An Open Letter to Cat Callers

An Open Letter to Cat Callers

Or to anyone who harasses women.
54
views

It’s 11 p.m. on a Tuesday. I’m situated in front of the coffee machine at an empty gas station that's dimly lit in fluorescent lights when you walk in.

“Oh, hey baby, what’s your name?” you whistle. I turn, ready to snap some snarky comment your way when the words stick in my throat. Towering over me by a foot and a half and outweighing me by at least twice my body weight, it’s clear that the last thing I should do is anger you in any way. I just smile meekly and turn back to the coffee, hoping that you’ll leave me be.

“I’m talking to you. Hey BITCH, I asked what your fucking name is.”

“Uh, Am-Amy…”

“You workout, Amy? You look like you work out. You’re fine as hell.”
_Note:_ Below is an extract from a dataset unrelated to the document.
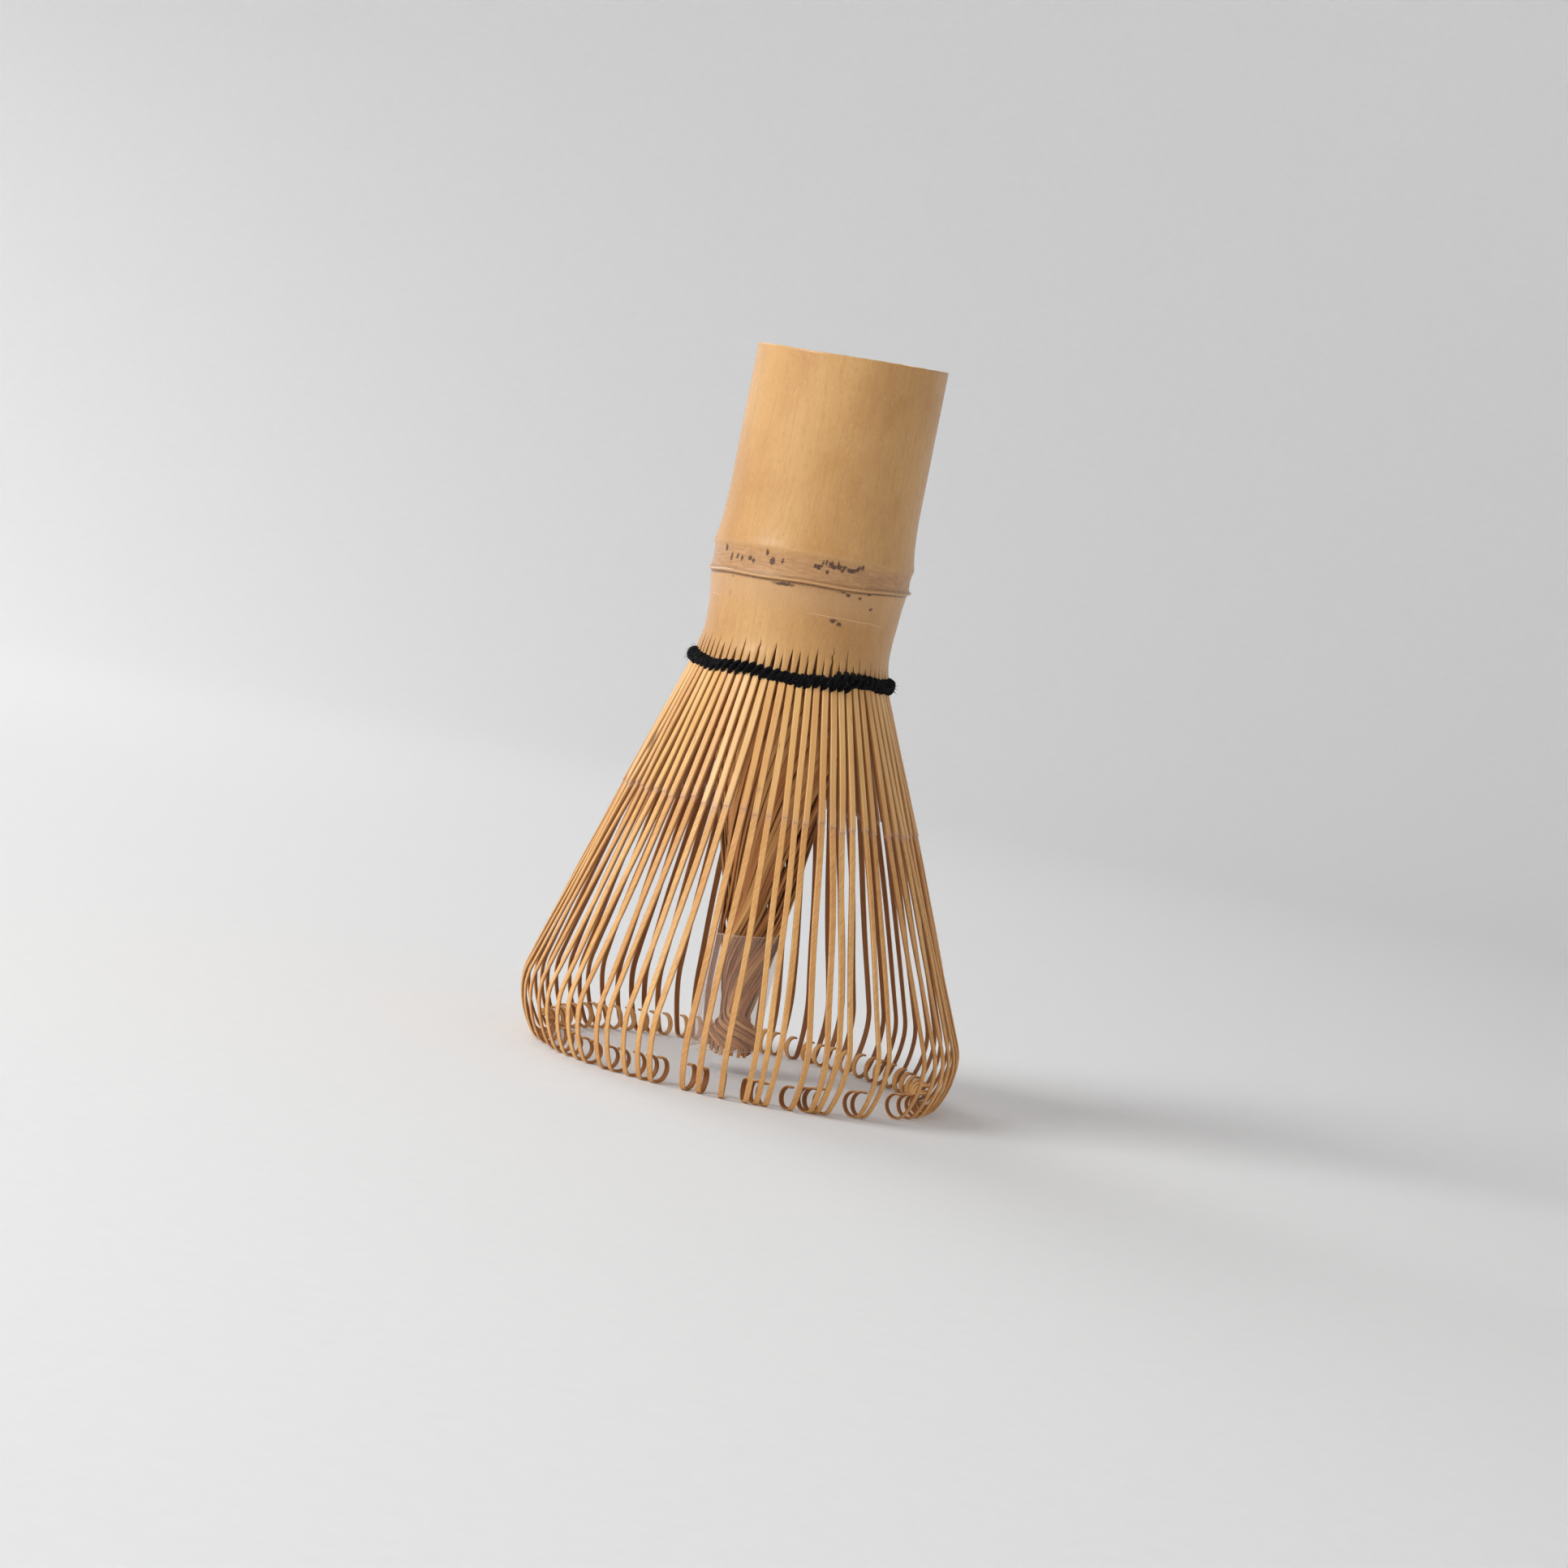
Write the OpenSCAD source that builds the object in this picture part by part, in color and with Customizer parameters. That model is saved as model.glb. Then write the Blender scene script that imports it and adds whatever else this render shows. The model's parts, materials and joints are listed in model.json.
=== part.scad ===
// Bamboo tea whisk (chasen), standing on its curled tips with the handle up.
// The origin is at the middle of the footprint, on the surface that the tips stand on.

/* [Handle] */
// Overall height, from the tips to the cut end
total_h = 104; // [98:1:112]
// Outer diameter of the grip
grip_d = 27.4; // [26.6:0.1:27.8]
// Diameter of the hollow in the grip
bore_d = 20.2; // [17:0.1:21]
// Height of the widest point of the node
shoulder_z = 75.2; // [74:0.1:77]
// Height of the ridge line round the node
ridge_z = 71.6; // [71:0.1:72.5]
// Radius of the node at its shoulder
shoulder_r = 14.4; // [14:0.05:14.6]
// Radius of the ridge line
ridge_r = 14.45; // [14.2:0.05:14.6]
// Radius of the neck, the narrowest place below the node
neck_r = 13.4; // [13.2:0.05:13.6]
// Thickness of the diaphragm that closes the culm at the node
septum_t = 2.5; // [1.5:0.1:3]

/* [Tines] */
// Tines in each of the eighteen groups
per_group = 4; // [3:1:4]
// Width of an outer tine at the ring
root_w = 0.95; // [0.8:0.05:0.95]
// Width of an outer tine at its tip
tip_w = 0.8; // [0.5:0.05:0.9]
// Thickness of an outer tine while it keeps its skin
skin_t = 0.9; // [0.7:0.05:1]
// Thickness of an outer tine below the skin
flesh_t = 0.45; // [0.3:0.05:0.5]
// Height at which the skin ends
step_z = 38.7; // [34:0.1:42]
// How far an outer tine leans out for each millimetre down
flare = 0.378; // [0.34:0.002:0.4]
// How far the cage of tines leans towards +X for each millimetre down
cage_lean = 0.05; // [0:0.005:0.05]
// Radius of the curl at a tip
curl_r = 1.9; // [1.5:0.1:2.2]

/* [Core] */
// Outer radius of the inner tines at the ring
core_top_r = 11.5; // [11:0.1:11.6]
// Radius of the waist of the core
waist_r = 2; // [1.6:0.1:2.4]
// Height of the waist
waist_z = 8.1; // [7:0.1:10]
// Radius to which the folded ends spread
fan_r = 3.6; // [2.6:0.1:3.8]
// Twist, in degrees for each e-fold of the core's radius
twist_gain = 75; // [30:1:90]
// How far the core leans towards +X for each millimetre down
core_lean = 0.022; // [0:0.001:0.03]

/* [Thread and film] */
// Height of the middle of the binding thread
ring_z = 58.5; // [58:0.1:59]
// Thickness of the thread, seen from the side
thread_h = 1.9; // [1.3:0.1:2]
// How far the thread stands out of the tines
thread_t = 0.9; // [0.5:0.05:1]
// Outer radius of the film sleeve
sleeve_r = 4.75; // [4.7:0.05:5.5]
// Thickness of the film
film_t = 0.15; // [0.1:0.01:0.2]
// Height of the sleeve's lower edge
sleeve_z = 3.1; // [2.8:0.1:4]
// Length of the sleeve
sleeve_h = 17; // [14:0.5:17]

/* [Hidden] */
groups = 18;                   // each group of tines is a body of its own
OUTER = [for (g = [1:groups]) str("outer_tines_", g < 10 ? "0" : "", g)];
INNER = [for (g = [1:groups]) str("inner_tines_", g < 10 ? "0" : "", g)];

tines = groups * per_group;
pitch = 360 / tines;           // angle between two neighbouring tines
root_drift = 0.2;              // unevenness of the roots, in degrees
tip_drift = 0.7;               // unevenness of the tips, in degrees
width_drift = 0.05;            // unevenness of the widths, as a share
// How far each tip at the front has strayed from even spacing, in degrees; the first is tine 41's
front_strays = [
    -8.5, -8.5, -7.5, -4.5, -4, -4.5, -5, -5.5, -4, -6, -5.5, -6.5, -8, -3.5, -4.5,
    -3, -1, -3.5, -5.5, -3.5, -3, -5.5, -8, -2.5, -4.5, 6, 7, 7.5, 7.5
];
front_first = 41;
grip_r = grip_d / 2;
bore_r = bore_d / 2;
chamfer = 0.3;                 // edge of the cut end
grip_low_z = 82;               // lower end of the straight grip
swell_z = 78;                  // where the culm starts to swell towards the node
neck_line = [[0.35, 68.8], [0.05, 65.5], [0, 63], [0.2, 61.3]]; // each is [radius over neck_r, height]
collar_z = 60.2;               // top of the groove between the outer and inner tines
root_r = 14.1;                 // outer face of the tines behind the thread
outer_in_r = 13;               // inner face of their roots
groove_r = 12;                 // inner side of the groove
wall_in_r = 10.4;              // hollow below the diaphragm
lay_gap = 0.15;                // clearance of the thread's inner lay in the groove
thread_seat = 0.2;             // clearance behind the thread's outer lay
cage_mid_z = 9;                // where the cage is widest and centred on the origin
handle_x = -cage_lean * (ring_z - cage_mid_z);
thread_low = ring_z - thread_h / 2;
tine_gap = 0.35;               // moving tines start this far below the thread
tine_top = thread_low - tine_gap;
core_top = ring_z + 0.5;
flare_loss = 0.00027;          // the flare gets less towards the tips
bend_r = 8;                    // first bend, from outwards to nearly straight down
bend_turn = 24;
hook_r = 13;                   // slow turn towards the axis
hook_turn = 30;
curl_steps = 9;                // stations round the curl; the second one is its lowest point
skin_mid_z = 49;               // stations halfway down the thick and the thin stretch of a tine
flesh_mid_z = 26;
step_h = 0.4;                  // height over which a tine gets thinner
heading_z = 10;                // the first bend starts from the heading that a tine has here
slit_w = 0.35;                 // width of the slits between the roots
slit_top = 61.2;               // height that they reach on average
slit_drift = 0.6;              // unevenness of their tops
slit_rise = 1.2;               // a slit is this much shorter at its inner end
fan_z = 2;                     // lowest point of the core
core_t = 1.1;                  // depth of an inner tine at the ring
core_thin = 0.45;              // it is never deeper than this share of the core's radius
core_fill = 0.72;              // share of the pitch that an inner tine fills
core_heights = [core_top, 48, 38, 29, 21, 15, 11, waist_z, 5, fan_z];
culm_colour = "#dcb981";
tine_colour = "#dba765";
core_colour = "#b5793f";
thread_colour = "#16161b";
film_colour = [0.93, 0.86, 0.84, 0.35];

// Shifts of the two bundles along X at height z
function cage_x(z) = handle_x + cage_lean * max(0, ring_z - z);
function core_x(z) = handle_x + core_lean * max(0, ring_z - z);

// A repeatable uneven value from -1 to 1 for tine i; k picks the kind of unevenness
function vary(i, k) = sin(i * 137.508 * k + 40 * k);

// Azimuth of tine i at the ring and at its tip. The strays at the two ends of the front even out round the back.
function even_az(i) = (i + 0.5 - per_group / 2) * pitch;
function root_az(i) = even_az(i) + root_drift * vary(i, 1);
function stray(i) =
    let (
        n = len(front_strays),
        k = (i - front_first + tines) % tines,
        share = (k - n + 1) / (tines - n + 1)
    )
    k < n
        ? front_strays[k]
        : front_strays[n - 1] + (front_strays[0] - front_strays[n - 1]) * share + tip_drift * vary(i, 2);
function tip_az(i) = even_az(i) + stray(i);

// Outer face of a tine as [radius, height, heading, thickness] stations from the ring to the tip.
// The heading is the angle from straight down, positive outwards.
function face_r(z) = root_r + flare * (ring_z - z) - flare_loss * pow(ring_z - z, 2);
function face_heading(z) = atan(flare - 2 * flare_loss * (ring_z - z));
function straight(z, t) = [face_r(z), z, face_heading(z), t];

// One arc that turns a station inwards by turn degrees on radius r, in n steps
function arc(s, r, turn, n) = [
    for (k = [1:n])
        let (h = s[2] - turn * k / n)
        [s[0] + r * (cos(h) - cos(s[2])), s[1] - r * (sin(s[2]) - sin(h)), h, s[3]]
];

bend_heading = face_heading(heading_z);
curl_heading = bend_heading - bend_turn - hook_turn;
curl_step = (90 + curl_heading) / 2;
// Where the first bend starts, so that the curls touch z = 0
bend_z =
    bend_r * (sin(bend_heading) - sin(bend_heading - bend_turn))
    + hook_r * (sin(bend_heading - bend_turn) - sin(curl_heading))
    + curl_r * (sin(curl_heading) + 1);

function tine_path() =
    let (
        line = [
            straight(tine_top, skin_t),
            straight(skin_mid_z, skin_t),
            straight(step_z, skin_t),
            straight(step_z - step_h, flesh_t),
            straight(flesh_mid_z, flesh_t),
            [face_r(bend_z), bend_z, bend_heading, flesh_t]
        ],
        bend = arc(line[5], bend_r, bend_turn, 2),
        hook = arc(bend[1], hook_r, hook_turn, 2),
        curl = arc(hook[1], curl_r, curl_step * curl_steps, curl_steps)
    )
    concat(line, bend, hook, curl);

// Skins a row of four-cornered rings into one closed solid. The side diagonals all run the same way,
// so that two twisted neighbours keep their gap.
module skin(rings) {
    n = len(rings);
    sides = [
        for (k = [0:n - 2], c = [0:3])
            let (a = 4 * k + c, b = 4 * k + (c + 1) % 4)
            each (c == 3 ? [[a, b, a + 4], [b, b + 4, a + 4]] : [[a, b, b + 4], [a, b + 4, a + 4]])
    ];
    last = 4 * (n - 1);
    caps = [[0, 3, 2], [0, 2, 1], [last, last + 1, last + 2], [last, last + 2, last + 3]];
    polyhedron([for (r = rings) each r], concat(sides, caps), convexity = 6);
}

// A point at radius r, azimuth az, side step u and height z, about an axis at x
function spot(x, r, az, u, z) = [x + r * cos(az) - u * sin(az), r * sin(az) + u * cos(az), z];

module outer_tine(i) {
    skin([
        for (s = tine_path())
            let (
                f = min(1, (tine_top - s[1]) / tine_top),
                az = root_az(i) + (tip_az(i) - root_az(i)) * f,
                w = (root_w + (tip_w - root_w) * f) * (1 + width_drift * vary(i, 3)) / 2,
                r_in = s[0] - s[3] * cos(s[2]),
                z_in = s[1] - s[3] * sin(s[2])
            )
            [
                spot(cage_x(s[1]), s[0], az, -w, s[1]),
                spot(cage_x(s[1]), s[0], az, w, s[1]),
                spot(cage_x(z_in), r_in, az, w, z_in),
                spot(cage_x(z_in), r_in, az, -w, z_in)
            ]
    ]);
}

module outer_tines(g) {
    color(tine_colour)
        for (j = [0:per_group - 1]) outer_tine((g - 1) * per_group + j);
}

// Outer radius of the core: a cone down to the waist, then the folded ends spread
function core_r(z) =
    z > waist_z
        ? waist_r + (core_top_r - waist_r) * (z - waist_z) / (core_top - waist_z)
        : waist_r + (fan_r - waist_r) * (waist_z - z) / (waist_z - fan_z);
function core_turn(z) =
    z > waist_z
        ? twist_gain * ln(core_top_r / core_r(z))
        : twist_gain * (ln(core_top_r / waist_r) + ln(core_r(z) / waist_r));

module inner_tine(i) {
    skin([
        for (z = core_heights)
            let (
                r = core_r(z),
                depth = min(core_t, core_thin * r),
                az = i * pitch - core_turn(z),
                half = core_fill * pitch / 2,
                x = core_x(z)
            )
            [
                spot(x, r, az - half, 0, z),
                spot(x, r, az + half, 0, z),
                spot(x, r - depth, az + half, 0, z),
                spot(x, r - depth, az - half, 0, z)
            ]
    ]);
}

module inner_tines(g) {
    color(core_colour)
        for (j = [0:per_group - 1]) inner_tine((g - 1) * per_group + j);
}

// Half section of the culm: outside down to the ring, then the hollow back up through the diaphragm
module culm_section() {
    septum_top = ridge_z + septum_t / 2;
    septum_low = septum_top - septum_t;
    above = [
        [grip_r - chamfer, total_h],
        [grip_r, total_h - chamfer],
        [grip_r, grip_low_z],
        [grip_r + 0.3, swell_z],
        [shoulder_r, shoulder_z],
        [shoulder_r - 0.25, shoulder_z - 1.3],
        [ridge_r - 0.25, ridge_z + 0.6],
        [ridge_r, ridge_z + 0.1],
        [ridge_r - 0.35, ridge_z - 0.5]
    ];
    neck = [for (p = neck_line) [neck_r + p[0], p[1]]];
    below = [
        [neck_r + 0.45, collar_z],
        [root_r, ring_z],
        [root_r + 0.15, thread_low],
        [outer_in_r, thread_low],
        [outer_in_r, collar_z],
        [groove_r, collar_z],
        [core_top_r, core_top],
        [wall_in_r, core_top],
        [wall_in_r, septum_low],
        [0, septum_low],
        [0, septum_top],
        [bore_r, septum_top],
        [bore_r, total_h]
    ];
    polygon(concat(above, neck, below));
}

// Side view of one slit, which runs out of the culm below the thread
module slit_side(top) {
    reach = 3;
    low = thread_low - 1;
    polygon([[0, low], [reach, low], [reach, top], [0, top - slit_rise]]);
}

// The slits between the roots of the outer tines, one cutter for each gap
module slits() {
    for (i = [0:tines - 1])
        rotate([0, 0, (root_az(i) + root_az((i + 1) % tines) + (i == tines - 1 ? 360 : 0)) / 2])
            translate([(groove_r + outer_in_r) / 2, slit_w / 2, 0])
                rotate([90, 0, 0])
                    linear_extrude(slit_w)
                        slit_side(slit_top + slit_drift * vary(i, 4));
}

module handle() {
    color(culm_colour)
        translate([handle_x, 0, 0])
            difference() {
                rotate_extrude($fn = 96) culm_section();
                slits();
            }
}

module thread_lay(r_in, r_out) {
    rotate_extrude($fn = 96)
        translate([r_in, thread_low])
            square([r_out - r_in, thread_h]);
}

module binding_thread() {
    color(thread_colour)
        translate([handle_x, 0, 0]) {
            thread_lay(root_r + thread_seat, root_r + thread_seat + thread_t);
            thread_lay(groove_r + lay_gap, outer_in_r - lay_gap);
        }
}

module film_sleeve() {
    color(film_colour)
        translate([core_x(sleeve_z + sleeve_h / 2), 0, sleeve_z])
            rotate_extrude($fn = 64)
                translate([sleeve_r - film_t, 0])
                    square([film_t, sleeve_h]);
}

handle();
binding_thread();
film_sleeve();
for (g = [1:groups]) {
    outer_tines(g);
    inner_tines(g);
}
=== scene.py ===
"""The looks of a bamboo tea whisk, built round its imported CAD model.

Sizes are in millimetres and angles in degrees; azimuth 270 is the front.
"""

import json
import math
from random import Random

import bpy
import numpy as np
from mathutils import Matrix, Vector

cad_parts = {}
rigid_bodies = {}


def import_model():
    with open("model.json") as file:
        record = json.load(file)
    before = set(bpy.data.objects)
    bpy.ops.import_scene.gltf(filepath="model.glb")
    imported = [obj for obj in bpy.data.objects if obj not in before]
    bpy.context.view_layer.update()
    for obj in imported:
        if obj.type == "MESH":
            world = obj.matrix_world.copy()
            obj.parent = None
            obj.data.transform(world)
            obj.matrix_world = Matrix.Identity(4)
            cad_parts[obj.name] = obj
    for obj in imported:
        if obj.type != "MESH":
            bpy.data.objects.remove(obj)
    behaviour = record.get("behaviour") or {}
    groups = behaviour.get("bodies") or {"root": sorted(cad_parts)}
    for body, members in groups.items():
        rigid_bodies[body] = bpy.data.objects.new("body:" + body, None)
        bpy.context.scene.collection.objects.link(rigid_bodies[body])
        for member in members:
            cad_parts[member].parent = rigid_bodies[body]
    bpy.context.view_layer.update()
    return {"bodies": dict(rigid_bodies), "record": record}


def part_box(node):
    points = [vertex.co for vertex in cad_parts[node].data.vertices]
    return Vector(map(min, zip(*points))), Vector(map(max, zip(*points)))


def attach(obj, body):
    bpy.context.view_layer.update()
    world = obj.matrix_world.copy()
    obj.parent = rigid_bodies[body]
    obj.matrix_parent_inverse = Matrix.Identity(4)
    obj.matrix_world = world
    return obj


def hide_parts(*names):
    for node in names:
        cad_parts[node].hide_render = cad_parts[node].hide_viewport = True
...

“Ah, thanks.” I’m wearing leggings and an oversize Salisbury t-shirt. No makeup, hair up in a pony tail plastered under a hat, the way I look would be considered bumming it and that’s being generous. My eyes keep darting to the bathroom where my Mom is and I try not to show any fear as I stare behind you at my Dad parked outside, willing him to look up. You pay for a couple packs of cigarettes and turn back towards me, advancing, leering down at me. Even the clerk looks worried from the counter.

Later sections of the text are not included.